Fill in the blanks below to define an MLP as a PyTorch Module.
class MLP(nn.Module):
def __init__(self, emb_dim, n_hidden):
super().__init__()
self.model = nn.Sequential(
nn.Linear(in_features=emb_dim, out_features=...),
nn.ReLU(), # or nn.GELU() or others
nn.Linear(in_features=..., out_features=emb_dim)
# The full Transformer adds some dropout here.
)
def forward(self, x):
return self.model(x)
A language model with a single MLP¶
Before we get to the Transformer, we'll start with a simple model that can only look at one token at a time.
At both the input and output of the model, we'll need to translate between the model's internal representation (a vector) and the actual characters. To do this we use token embeddings.
We'll use a vocabulary size of 256 (very small, but enough to store individual bytes) and an embedding dimensionality of 32 (also pretty small).
emb_dim = 32
Now we'll build this model. Skim this code, but we'll come back and delve into it more, so don't worry if you don't understand everything right away.
class FeedForwardLM(nn.Module):
def __init__(self, n_vocab, emb_dim, n_hidden):
super().__init__()
self.word_to_embedding = nn.Embedding(n_vocab, emb_dim)
self.model = MLP(emb_dim=emb_dim, n_hidden=n_hidden)
self.lm_head = nn.Linear(emb_dim, n_vocab, bias=False)
# Use the token embeddings for the LM head ("tie weights")
assert self.lm_head.weight.shape == self.word_to_embedding.weight.shape
self.lm_head.weight = self.word_to_embedding.weight
def forward(self, input_ids):
# This method gets called when we "call" the model object on some input data.
input_embeds = self.word_to_embedding(input_ids)
x = self.model(input_embeds)
return self.lm_head(x)
Let's train this overly-simple model and see what it learns.
# Let's train the model
model = FeedForwardLM(n_vocab=n_vocab, emb_dim=emb_dim, n_hidden=emb_dim * 4)
print(f"The feed-forward-only LM has {num_parameters(model)} parameters")
model.to(device)
optimizer = torch.optim.Adam(model.parameters(), lr=0.001)
losses = []
REPORT_INTERVAL = 1000
for i, example in enumerate(train_tokenized):
token_ids = example['input_ids']
assert token_ids.max() < n_vocab
# set up a causal language modeling task:
# each token should be predicted using the tokens before it
input_ids = token_ids[:-1]
targets = token_ids[1:]
logits = model(input_ids)
loss = F.cross_entropy(logits, targets)
# Do gradient descent and keep track of the loss
loss.backward()
optimizer.step()
optimizer.zero_grad()
losses.append(loss.item())
if i > 0 and i % REPORT_INTERVAL == 0:
# Print the average loss over the last REPORT_INTERVAL samples
avg_loss = sum(losses[-REPORT_INTERVAL:]) / REPORT_INTERVAL
print(f"Sample {i}, Loss: {avg_loss}")
# Plot a smoothed version of the loss (easier to see the trend)

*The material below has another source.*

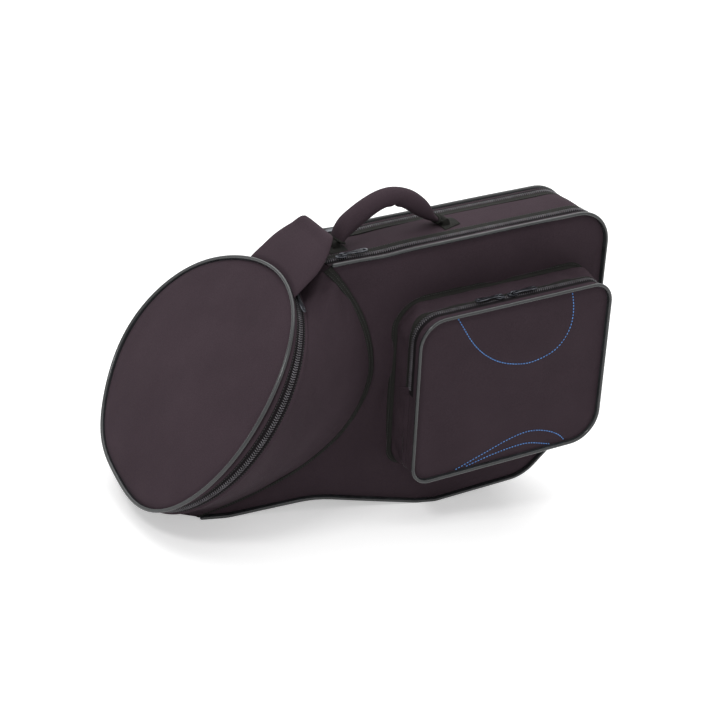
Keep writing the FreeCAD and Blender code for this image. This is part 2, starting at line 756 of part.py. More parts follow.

pd.Series(losses)[200:].ewm(alpha = .001).mean().plot()
plt.xlabel('Iteration')
plt.ylabel("Cross-Entropy Loss (nats)");
The feed-forward-only LM has 16544 parameters Sample 1000, Loss: 2.413494298458099 Sample 2000, Loss: 2.1924830859899522 Sample 3000, Loss: 2.120954547405243 Sample 4000, Loss: 2.1549161081314088 Sample 5000, Loss: 2.1544920752048493 Sample 6000, Loss: 2.1013875209093094 Sample 7000, Loss: 2.108991338253021 Sample 8000, Loss: 2.089847524404526 Sample 9000, Loss: 2.1503437621593475 Sample 10000, Loss: 2.1027498317956925 Sample 11000, Loss: 2.0721660816669463 Sample 12000, Loss: 2.1334403725862505 Sample 13000, Loss: 2.1196197563409807 Sample 14000, Loss: 2.0885186961889266 Sample 15000, Loss: 2.072107783675194 Sample 16000, Loss: 2.1277757204771044 Sample 17000, Loss: 2.105233299612999 Sample 18000, Loss: 2.100222736001015
Trace the Simple Model¶
We'll now go through the model's forward pass, step by step, to see how it processes a single character.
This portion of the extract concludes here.